The movie changes a few things from the original, but the biggest change I won’t give away as it was pretty good, even if I did see it coming almost from the start. As for the story it centers around three college guys from some northern university going down to Florida for spring break who, along with a few others, make the mistake of following some detour signs that leads them right to a sleepy southern town called Pleasant Valley. There the Yankees meet a whole gaggle of goofy southern stereotypes who entice them to stay for their “Guts & Glory Jubilee” with promises of delicious BBQ and hot sexy with southern belles. Well surprise, surprise, thing’s are want they seem and the visitors start getting bumped off by the locals in a variety of weird, cornball ways.

2001 MANIACS is a widely uneven movie. It goes from silly, to boring you silly, back to being delightfully silly again. For a splatstick flick that offers blood, boobies and very little else, having long stretches of nothing but “character development” (and yes those are ironic quotes) isn’t a good thing. Why? Because the characters only come in two flavors; two dimensional cardboard cutouts or worse yet, completely and thoroughly unlikable in any way, shape or form. The best examples, or would that be worst offenders, of this are the three guys who are the main protagonists. The term “total douchbags” don’t even begin to do justice to the heights of douchbagery these three reach. Really, the only actor in this whole movie that I could stand watching for more than thirty seconds was Robert Englund.
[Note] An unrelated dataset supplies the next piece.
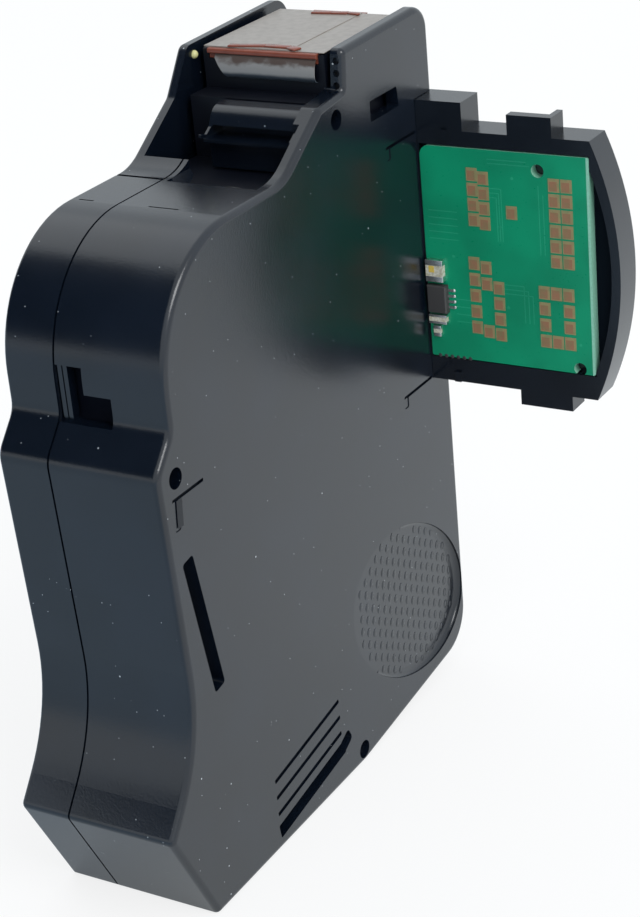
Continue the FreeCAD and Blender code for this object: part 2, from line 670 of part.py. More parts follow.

So does this mean that this movie has no redeeming features? Well no, it does have the aforementioned blood and boobies going for it, and it does have a few funny moments that in a movie like this are appropriately off color and a wee bit offensive. There’s a hillbilly that likes his sheep a little too much, a homosexual that gets skewered up the rear, and not forget the “hilarity” hat happens when the black guy and the Asian girl show up. If such things sound offensive to you, then you really shouldn’t be watching a movie like this. I however found the total lack of political correctness refreshing and it honestly seemed that it was done without malice. There are also a few cameos to keep an eye out for, some silly songs to chuckle at, and did I mention sex with sheep? Yeah, a little implied bestiality is always good for a laugh.
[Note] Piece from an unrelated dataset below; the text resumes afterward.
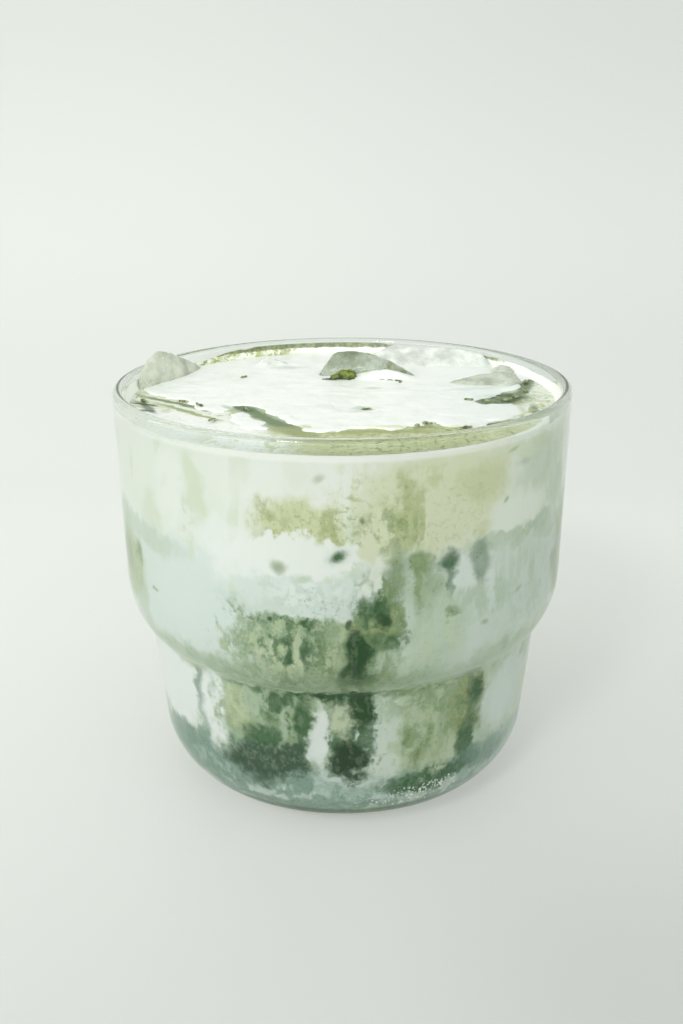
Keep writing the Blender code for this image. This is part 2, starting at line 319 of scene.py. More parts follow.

If you’re a fan of this movie then you’ll dig this new Blu-ray. The picture quality looks amazing and there are a few neat extras along on the disc for good measure. There’s a director and producer commentary that’s ok, but then there’s another commentary track with the director, Tim Sullivan and star Robert Englund that was not informative but very entertaining. There are some deleted scenes, including the original opening that had John Landis in it, and a nice behind the scenes featurette. In short, nothing new on this BD that wasn’t on the DVD, but if you don’t already own this movie and you’re a fan, or you just want a more improved picture, then this is the version for you.